As if it wasn't facing enough trouble due to low energy prices, Cheniere Energy (LNG) is also experiencing technical difficulties.
On Thursday, Cheniere Energy Partners (CQP), a subsidiary of Cheniere Energy, announced that "instrumentation issues" will delay its first liquefied natural gas shipment from one of the company's new Sabine Pass terminals by at least a month. The shipment was expected to occur in late January and will now occur in late February or March, the company said.
While Cheniere sounded an optimistic note when announcing the delay, it could spell future trouble as the company navigates through a difficult market.
The Sabine Pass project was championed by Cheniere Energy's recently ousted CEO Charif Souki, whose exit in December was supported by activist-investor Carl Icahn. Icahn has a 13.8% stake in the company. Given the recent performance of Cheniere and Icahn's other plays in Chesapeake Energy (CHK) and Freeport-McMoRan (FCX), one has to wonder if the activist-investor may want to consider presidential candidate Donald Trump's offer to serve as Treasury secretary.

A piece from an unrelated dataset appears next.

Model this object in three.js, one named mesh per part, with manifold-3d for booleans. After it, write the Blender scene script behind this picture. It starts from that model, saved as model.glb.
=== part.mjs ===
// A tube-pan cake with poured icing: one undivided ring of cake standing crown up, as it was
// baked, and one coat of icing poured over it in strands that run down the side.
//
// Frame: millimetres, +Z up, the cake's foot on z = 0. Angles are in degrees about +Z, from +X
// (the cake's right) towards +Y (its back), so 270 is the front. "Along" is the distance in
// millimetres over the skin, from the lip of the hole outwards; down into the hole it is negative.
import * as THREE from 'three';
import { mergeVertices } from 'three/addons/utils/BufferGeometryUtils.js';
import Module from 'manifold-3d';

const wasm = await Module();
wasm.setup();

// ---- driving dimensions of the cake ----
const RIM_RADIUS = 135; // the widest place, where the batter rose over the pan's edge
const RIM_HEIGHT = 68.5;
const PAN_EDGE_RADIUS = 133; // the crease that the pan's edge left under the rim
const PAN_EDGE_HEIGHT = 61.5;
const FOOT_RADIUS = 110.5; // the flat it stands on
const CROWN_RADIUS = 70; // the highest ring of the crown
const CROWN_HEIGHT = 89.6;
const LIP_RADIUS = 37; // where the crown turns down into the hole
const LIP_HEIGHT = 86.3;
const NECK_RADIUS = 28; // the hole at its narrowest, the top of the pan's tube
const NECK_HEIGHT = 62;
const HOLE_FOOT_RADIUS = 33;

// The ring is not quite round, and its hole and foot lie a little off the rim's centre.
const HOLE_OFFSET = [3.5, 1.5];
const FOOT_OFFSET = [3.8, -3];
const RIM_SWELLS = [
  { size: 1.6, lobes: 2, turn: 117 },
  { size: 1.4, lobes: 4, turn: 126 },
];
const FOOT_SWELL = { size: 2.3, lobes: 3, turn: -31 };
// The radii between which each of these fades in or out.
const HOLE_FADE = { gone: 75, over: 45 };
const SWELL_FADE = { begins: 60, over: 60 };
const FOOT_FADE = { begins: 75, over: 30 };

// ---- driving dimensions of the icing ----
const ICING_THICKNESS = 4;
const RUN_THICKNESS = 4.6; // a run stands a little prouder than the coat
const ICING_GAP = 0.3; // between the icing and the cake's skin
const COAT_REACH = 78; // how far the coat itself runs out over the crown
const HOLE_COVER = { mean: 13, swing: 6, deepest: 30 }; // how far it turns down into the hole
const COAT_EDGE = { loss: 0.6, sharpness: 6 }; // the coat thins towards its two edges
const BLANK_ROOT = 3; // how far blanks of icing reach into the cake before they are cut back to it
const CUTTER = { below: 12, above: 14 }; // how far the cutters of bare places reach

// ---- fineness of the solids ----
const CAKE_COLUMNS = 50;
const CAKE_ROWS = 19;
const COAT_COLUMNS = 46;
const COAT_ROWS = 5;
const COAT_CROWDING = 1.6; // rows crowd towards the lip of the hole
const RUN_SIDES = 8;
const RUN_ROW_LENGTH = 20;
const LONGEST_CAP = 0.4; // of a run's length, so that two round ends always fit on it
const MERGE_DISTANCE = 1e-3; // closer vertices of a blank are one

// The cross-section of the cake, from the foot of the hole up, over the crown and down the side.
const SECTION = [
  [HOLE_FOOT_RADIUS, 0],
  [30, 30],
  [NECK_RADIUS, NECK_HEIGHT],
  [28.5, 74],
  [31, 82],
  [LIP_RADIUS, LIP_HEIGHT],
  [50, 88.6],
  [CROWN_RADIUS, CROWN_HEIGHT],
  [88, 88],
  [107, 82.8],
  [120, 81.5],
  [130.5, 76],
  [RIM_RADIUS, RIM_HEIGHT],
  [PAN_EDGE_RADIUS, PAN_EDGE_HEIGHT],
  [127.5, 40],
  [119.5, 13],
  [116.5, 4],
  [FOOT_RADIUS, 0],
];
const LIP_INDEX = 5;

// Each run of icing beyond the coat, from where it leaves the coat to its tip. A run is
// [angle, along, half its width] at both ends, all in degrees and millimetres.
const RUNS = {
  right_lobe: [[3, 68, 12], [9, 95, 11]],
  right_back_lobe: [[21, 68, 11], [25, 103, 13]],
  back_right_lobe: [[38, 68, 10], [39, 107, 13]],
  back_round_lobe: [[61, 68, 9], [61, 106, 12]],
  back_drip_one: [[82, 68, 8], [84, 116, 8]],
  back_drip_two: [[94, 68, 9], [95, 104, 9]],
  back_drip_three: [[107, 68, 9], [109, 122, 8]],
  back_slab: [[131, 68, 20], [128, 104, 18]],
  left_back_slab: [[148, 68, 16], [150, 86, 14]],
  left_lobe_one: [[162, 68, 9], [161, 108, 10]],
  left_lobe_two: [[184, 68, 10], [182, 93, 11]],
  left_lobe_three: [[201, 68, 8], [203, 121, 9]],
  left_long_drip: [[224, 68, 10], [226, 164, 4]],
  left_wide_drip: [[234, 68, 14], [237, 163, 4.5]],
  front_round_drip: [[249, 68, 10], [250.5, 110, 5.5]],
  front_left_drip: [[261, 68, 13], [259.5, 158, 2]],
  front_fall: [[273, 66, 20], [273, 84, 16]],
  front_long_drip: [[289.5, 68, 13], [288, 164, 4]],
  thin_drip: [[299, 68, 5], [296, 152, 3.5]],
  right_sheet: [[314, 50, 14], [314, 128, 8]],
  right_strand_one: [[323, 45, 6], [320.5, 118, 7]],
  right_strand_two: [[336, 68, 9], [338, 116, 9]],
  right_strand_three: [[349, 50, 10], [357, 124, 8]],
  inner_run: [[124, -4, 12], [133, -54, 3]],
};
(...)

Cheniere's delay is troubling for a number of reasons. The company's effort to export liquefied natural gas from the new Sabine Pass project has been a costly endeavor whose completion is coming at a time when there is falling demand for natural gas amid slowing growth overseas.
Also worrying, Cheniere isn't alone in developing its export capacity, even though it was the first.

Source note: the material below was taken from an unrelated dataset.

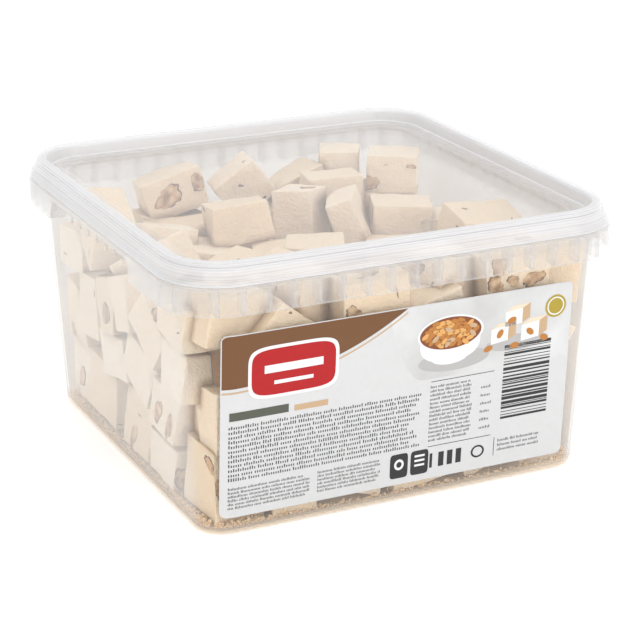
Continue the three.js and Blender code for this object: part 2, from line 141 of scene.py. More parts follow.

In the image below, provided by Housley Carr of RBN Energy, there are six export terminals under construction, some of which will be coming online within the next three years. By Carr's estimation, new capacity will be added to an already oversupplied market, which means the U.S. natural gas sector is facing a "rough-and-tumble market."

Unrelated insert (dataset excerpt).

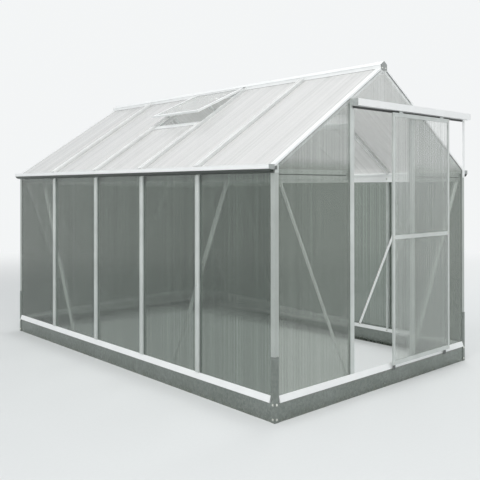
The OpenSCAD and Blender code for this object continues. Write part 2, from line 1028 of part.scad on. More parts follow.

The glutted market suggests existing contracts could be broken. Even though Cheniere was one of the first to the space, if this delay is met by others, the company could lose its advantage. Although Souki had a somewhat controversial tenure during his last years as CEO, it is worth noting that Cheniere's contracts were secured while he was at the helm.
When Cheniere announced Souki's exit, it said the company planned to "transition into an operating company" with stable cash flows "underpinned by long-term offtake agreements." The company also said it was exploring "a limited number of strategic initiatives within the LNG industry."
This implies the company disagreed with Souki's plans to develop another export facility in Texas, as well as his other entrepreneurial hopes in the energy space. To some, it would certainly appear Souki was biting off more than the company could chew. On the flip side, Souki was the first to focus on exports as natural gas reserves were opening up.
In a glutted market, existing relationships -- or the ability to quickly secure new ones -- is invaluable, especially as liquefied natural gas buyers are increasingly using spot-market purchases instead of long-term contracts, according to Carr. If true, this puts Cheniere's announced plan to focus on "long-term offtake agreements" at even greater risk.
For Cheniere's sake, it should make sure its "instrumentation issues" are corrected swiftly before they put further pressure on a troubled company operating in a trouble industry.